Then device_add() calls bus_probe_device(), leading to calling
driver_probe_device(). The above code fragment either sets
dev_1->has_edit_links or removes the needs_suppliers links from dev_1.
dev_1 remains on list wait_for_suppliers.

If (drv->edit_links(dev_1) returns 0 then device_link_remove_from_wfs()
removes the supplier links.

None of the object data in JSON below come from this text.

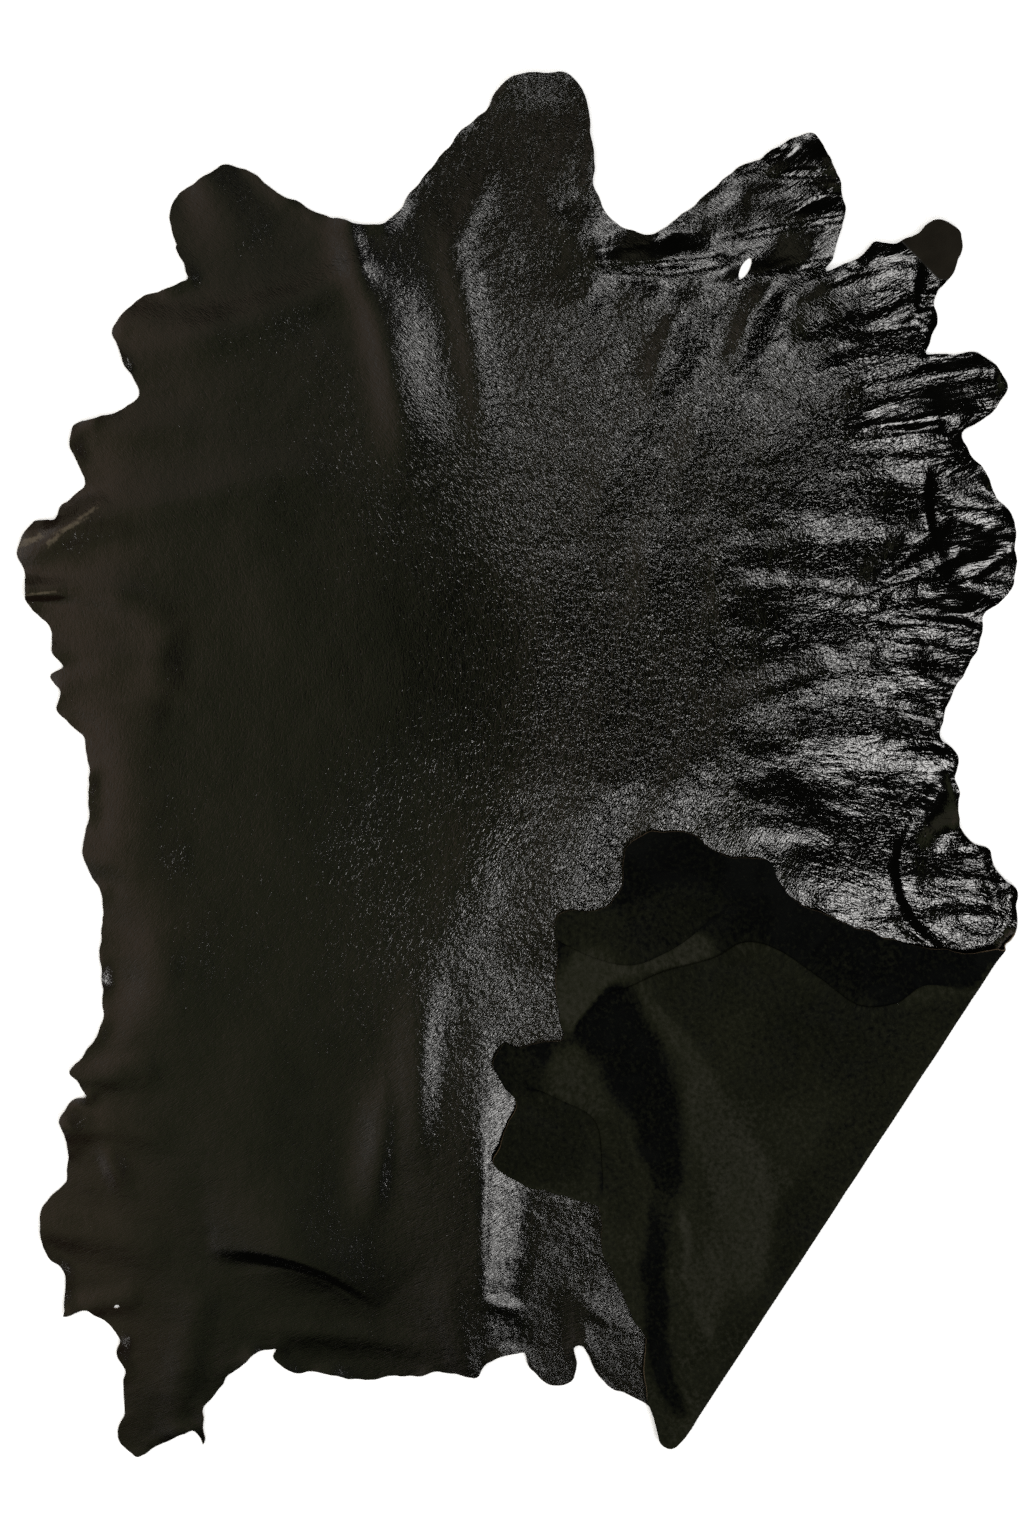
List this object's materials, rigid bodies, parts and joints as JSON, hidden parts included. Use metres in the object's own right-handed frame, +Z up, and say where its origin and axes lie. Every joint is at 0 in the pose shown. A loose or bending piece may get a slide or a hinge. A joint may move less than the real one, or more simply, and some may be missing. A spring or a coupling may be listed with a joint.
{
  "type": "leather hide",
  "caption": "Whole black crinkle-gloss leather hide lying grain side up with a ragged edge and one lower corner folded over diagonally to show its flesh side.",
  "frame": {"origin": "middle of the hide's bounding rectangle, on the surface it lies on", "axes": "+Z up out of the grain side of the spread part, +Y from the tail end to the neck, +X across the hide to the right as seen from above with the neck at the top"},
  "size_m": [0.8747, 1.2171, 0.0129],
  "materials": {
    "leather": "crinkled gloss grain side, matte suede flesh side"
  },
  "bodies": {
    "root": {"hide": "leather"}
  },
  "joints": []
}
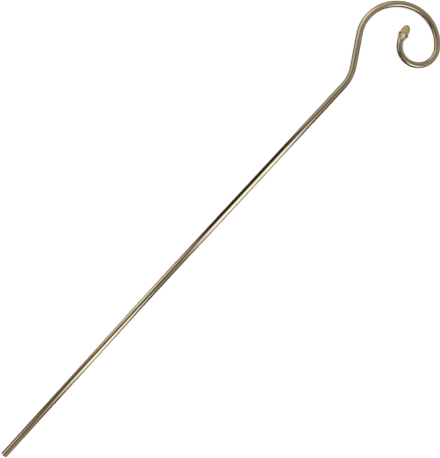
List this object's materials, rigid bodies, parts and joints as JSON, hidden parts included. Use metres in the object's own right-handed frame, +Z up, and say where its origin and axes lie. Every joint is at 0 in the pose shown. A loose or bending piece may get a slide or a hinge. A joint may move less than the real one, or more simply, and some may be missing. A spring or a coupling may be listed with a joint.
{
  "type": "bishop crosier",
  "caption": "Plain round tube staff, bent at the top into an open crook that curls into a small volute tipped with an acorn; it lies flat.",
  "frame": {"origin": "on the floor under the middle of the whole staff, which lies as it comes to rest on a flat floor", "axes": "+X along the shaft from the foot to the crook, +Y towards the side that the neck bends out to, +Z up from the floor, across the plane of the crook"},
  "size_m": [1.7996, 0.2424, 0.0326],
  "materials": {
    "tube_brass": "drawn brass tube, satin polished and toned a greyish brown",
    "cast_brass": "cast brass, softly polished on the high places and darker in the hollows"
  },
  "bodies": {
    "root": {"staff_tube": "tube_brass", "acorn_finial": "cast_brass"}
  },
  "joints": []
}
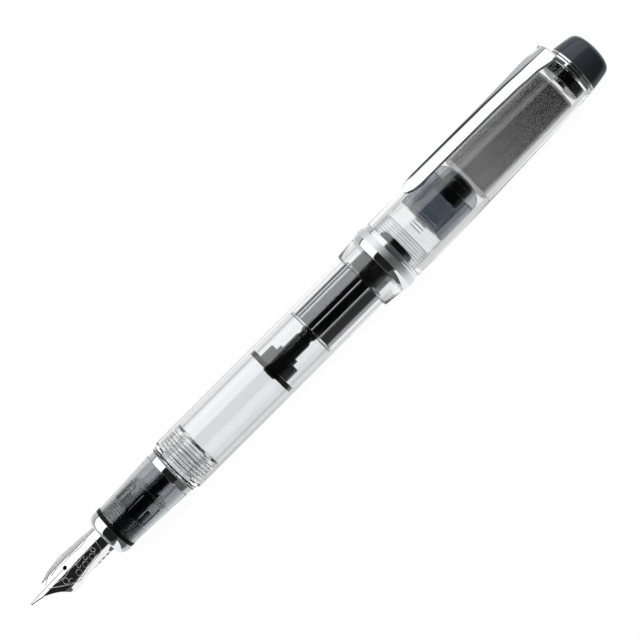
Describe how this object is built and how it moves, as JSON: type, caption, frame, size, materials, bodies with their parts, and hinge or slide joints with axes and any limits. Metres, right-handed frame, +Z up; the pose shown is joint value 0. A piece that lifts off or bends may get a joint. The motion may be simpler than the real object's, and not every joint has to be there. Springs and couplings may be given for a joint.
{
  "type": "fountain pen",
  "caption": "Slim clear fountain pen with a steel nib, smoke grip, twist converter inside the barrel and a clipped cap posted on the tail.",
  "frame": {"origin": "below the middle of the posted pen, on the surface that it lies on; the pen's axis is 6.4 mm above it", "axes": "+X along the pen from the nib towards the cap's finial, +Z up towards the clip, +Y across"},
  "size_m": [0.134, 0.0128, 0.0142],
  "materials": {
    "clear_plastic": "clear polished polymer",
    "smoke_plastic": "smoke tinted transparent polymer",
    "blue_grey_plastic": "blue-grey tinted transparent polymer",
    "navy_plastic": "glossy, very dark navy",
    "black_plastic": "smooth black",
    "seal_rubber": "matt black",
    "nib_steel": "mirror polished with fine engraving",
    "polished_chrome": "mirror polished",
    "sleeve_metal": "polished, dark"
  },
  "bodies": {
    "section": {"nib": "nib_steel", "feed": "black_plastic", "front_ring": "polished_chrome", "section_ring": "seal_rubber", "grip_shell": "smoke_plastic", "feed_housing": "blue_grey_plastic", "section_collar": "polished_chrome", "section_thread": "clear_plastic", "converter_reservoir": "clear_plastic", "converter_mouth": "clear_plastic", "guide_bush": "black_plastic", "converter_sleeve": "sleeve_metal"},
    "knob": {"converter_knob": "black_plastic", "drive_screw": "black_plastic"},
    "piston": {"piston_seal": "seal_rubber", "piston_holder": "black_plastic", "piston_rod": "black_plastic"},
    "barrel": {"barrel": "clear_plastic", "tail_sleeve": "blue_grey_plastic", "tail_plug": "blue_grey_plastic", "tail_core": "black_plastic"},
    "cap": {"cap_body": "clear_plastic", "cap_band": "polished_chrome", "inner_cap": "smoke_plastic", "cap_insert": "black_plastic", "clip_ring": "polished_chrome", "cap_gasket": "seal_rubber", "trim_ring": "polished_chrome", "finial": "navy_plastic", "finial_stud": "nib_steel"},
    "clip": {"clip": "polished_chrome"}
  },
  "joints": [
    {"name": "barrel_pull", "type": "slide", "parent": "section", "child": "barrel", "axis": [1, 0, 0], "range_m": [0, 0.062]},
    {"name": "cap_pull", "type": "slide", "parent": "barrel", "child": "cap", "axis": [1, 0, 0], "range_m": [0, 0.045]},
    {"name": "clip_flex", "type": "hinge", "parent": "cap", "child": "clip", "pos_m": [0.061, 0, 0.01185], "axis": [0, 1, 0], "range_deg": [0, 5], "stiffness_Nm_per_rad": 1.6},
    {"name": "knob_turn", "type": "hinge", "parent": "section", "child": "knob", "pos_m": [0.015, 0, 0.0064], "axis": [1, 0, 0], "range_deg": [0, 2310]},
    {"name": "piston_slide", "type": "slide", "parent": "section", "child": "piston", "axis": [-1, 0, 0], "range_m": [0, 0.016]}
  ],
  "couplings": [
    {"joint": "knob_turn", "follows": "piston_slide", "rad_per_m": 2513.3}
  ]
}
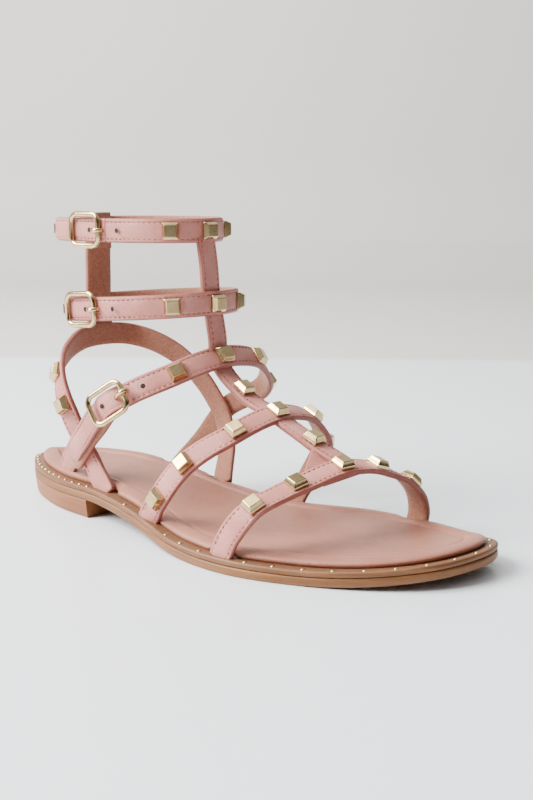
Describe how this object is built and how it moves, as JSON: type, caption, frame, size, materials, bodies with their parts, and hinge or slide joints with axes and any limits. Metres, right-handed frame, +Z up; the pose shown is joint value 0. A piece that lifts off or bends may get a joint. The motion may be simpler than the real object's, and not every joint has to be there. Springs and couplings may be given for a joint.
{
  "type": "studded ankle strap sandal",
  "caption": "flat leather sandal for a right foot: studded straps over the toes and instep, a heel sling and buckled ankle straps on a thin sole with a low heel block",
  "frame": {"origin": "centre of the footprint box of the whole shoe, on the floor", "axes": "X from heel to toe, Y to the inner (big toe) side, Z up"},
  "size_m": [0.25, 0.1022, 0.1351],
  "materials": {
    "upper_leather": "smooth pink leather, satin",
    "insole_leather": "padded pink leather, satin",
    "midsole_leather": "tan leather edge, waxed",
    "outsole_leather": "tan sole leather, waxed edge",
    "heel_stack": "stacked tan leather, waxed",
    "gold": "pale gold plated, polished"
  },
  "bodies": {
    "root": {"outsole": "outsole_leather", "heel": "heel_stack", "midsole": "midsole_leather", "insole": "insole_leather", "upper": "upper_leather", "stud_toe_1": "gold", "stud_toe_2": "gold", "stud_toe_3": "gold", "stud_toe_4": "gold", "stud_toe_5": "gold", "stud_mid_1": "gold", "stud_mid_2": "gold", "stud_mid_3": "gold", "stud_mid_4": "gold", "stud_mid_5": "gold", "stud_mid_6": "gold", "stud_instep_1": "gold", "stud_instep_2": "gold", "stud_instep_3": "gold", "stud_instep_4": "gold", "stud_sling_1": "gold", "stud_sling_2": "gold", "stud_sling_3": "gold", "stud_sling_4": "gold", "stud_tie_1": "gold", "stud_tie_2": "gold", "stud_lower_1": "gold", "stud_lower_2": "gold", "stud_lower_3": "gold", "stud_lower_4": "gold", "stud_lower_5": "gold", "stud_lower_6": "gold", "stud_upper_1": "gold", "stud_upper_2": "gold", "stud_upper_3": "gold", "stud_upper_4": "gold", "stud_upper_5": "gold", "buckle_upper_frame": "gold", "buckle_upper_prong": "gold", "buckle_lower_frame": "gold", "buckle_lower_prong": "gold", "buckle_instep_frame": "gold", "buckle_instep_prong": "gold"}
  },
  "joints": []
}
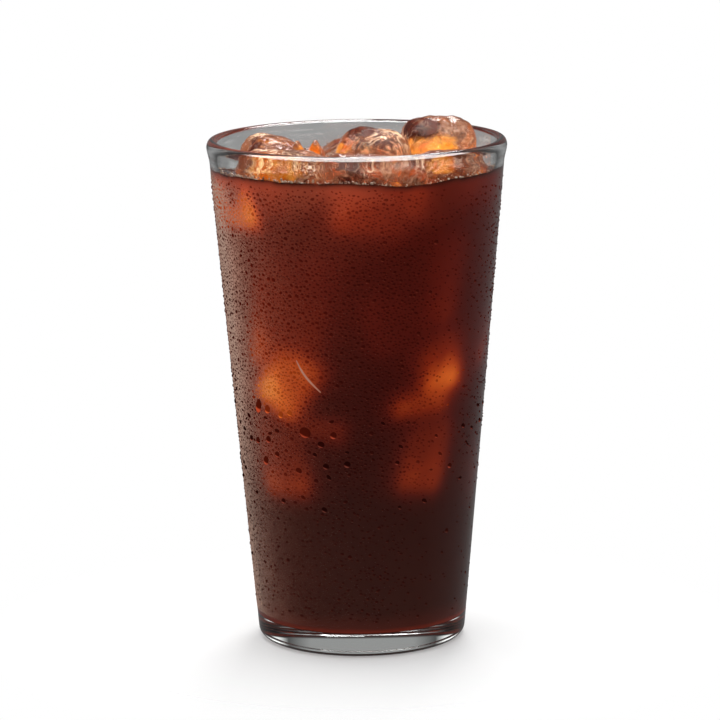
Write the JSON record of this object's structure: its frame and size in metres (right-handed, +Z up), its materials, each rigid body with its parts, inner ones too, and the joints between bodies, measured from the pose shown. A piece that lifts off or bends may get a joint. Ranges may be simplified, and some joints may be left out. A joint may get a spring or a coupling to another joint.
{
  "type": "iced americano",
  "caption": "Iced black coffee with ice cubes in a clear conical tumbler with a rounded rim and a thick foot.",
  "frame": {"origin": "on the table, at the middle of the glass's foot", "axes": "+Z up along the glass's axis; -Y is the side that faces the viewer in the picture, +X to the viewer's right"},
  "size_m": [0.0878, 0.0878, 0.1537],
  "materials": {
    "glass": "clear soda-lime glass, smooth, misted with cold droplets outside",
    "coffee": null,
    "ice": null
  },
  "bodies": {
    "root": {"glass": "glass", "coffee": "coffee", "ice_left": "ice", "ice_front_left": "ice", "ice_front": "ice", "ice_front_right": "ice", "ice_centre": "ice", "ice_right": "ice", "ice_back": "ice", "ice_shard": "ice"}
  },
  "joints": []
}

Shouldn't device_link_remove_from_wfs() also
remove the device from the list wait_for_suppliers?

The next time a device is added, device_link_check_waiting_consumers() will
be called and dev_1 will be on list wait_for_suppliers, thus
device_link_check_waiting_consumers() will find dev_1->has_edit_links true
and thus call driver_edit_links() instead of calling dev->bus->add_links().

The comment in device.h, later in this patch, says that drv->edit_links() is
responsible for editing the device links for dev. The comment provides no
guidance on how drv->edit_links() is supposed to determine what edits to
perform. No example drv->edit_links() function is provided in this patch
series. dev_1->bus->add_links(dev_1) may have added one or more suppliers
to its needs_suppliers link. drv->edit_links() needs to be able to handle
all possible variants of what suppliers are on the needs_suppliers link.


> pm_runtime_get_suppliers(dev);
> if (dev->parent)
> pm_runtime_get_sync(dev->parent);
> @@ -786,6 +792,29 @@ struct device_attach_data {
> bool have_async;
> };
>
> +static int __driver_edit_links(struct device_driver *drv, void *data)
> +{
> + struct device *dev = data;
> +
> + if (!drv->edit_links)
> + return 0;
> +
> + if (driver_match_device(drv, dev) <= 0)
> + return 0;
> +
> + return drv->edit_links(dev);
> +}
> +
> +int driver_edit_links(struct device *dev)
> +{
> + int ret;
> +
> + device_lock(dev);
> + ret = bus_for_each_drv(dev->bus, NULL, dev, __driver_edit_links);
> + device_unlock(dev);
> + return ret;
> +}
> +
> static int __device_attach_driver(struct device_driver *drv, void *_data)
> {
> struct device_attach_data *data = _data;
> diff --git a/include/linux/device.h b/include/linux/device.h
> index 5d70babb7462..35aed50033c4 100644
> --- a/include/linux/device.h
> +++ b/include/linux/device.h
> @@ -263,6 +263,20 @@ enum probe_type {
> * @probe_type: Type of the probe (synchronous or asynchronous) to use.
> * @of_match_table: The open firmware table.
> * @acpi_match_table: The ACPI match table.
> + * @edit_links: Called to allow a matched driver to edit the device links the

Where is the value of field edit_links set?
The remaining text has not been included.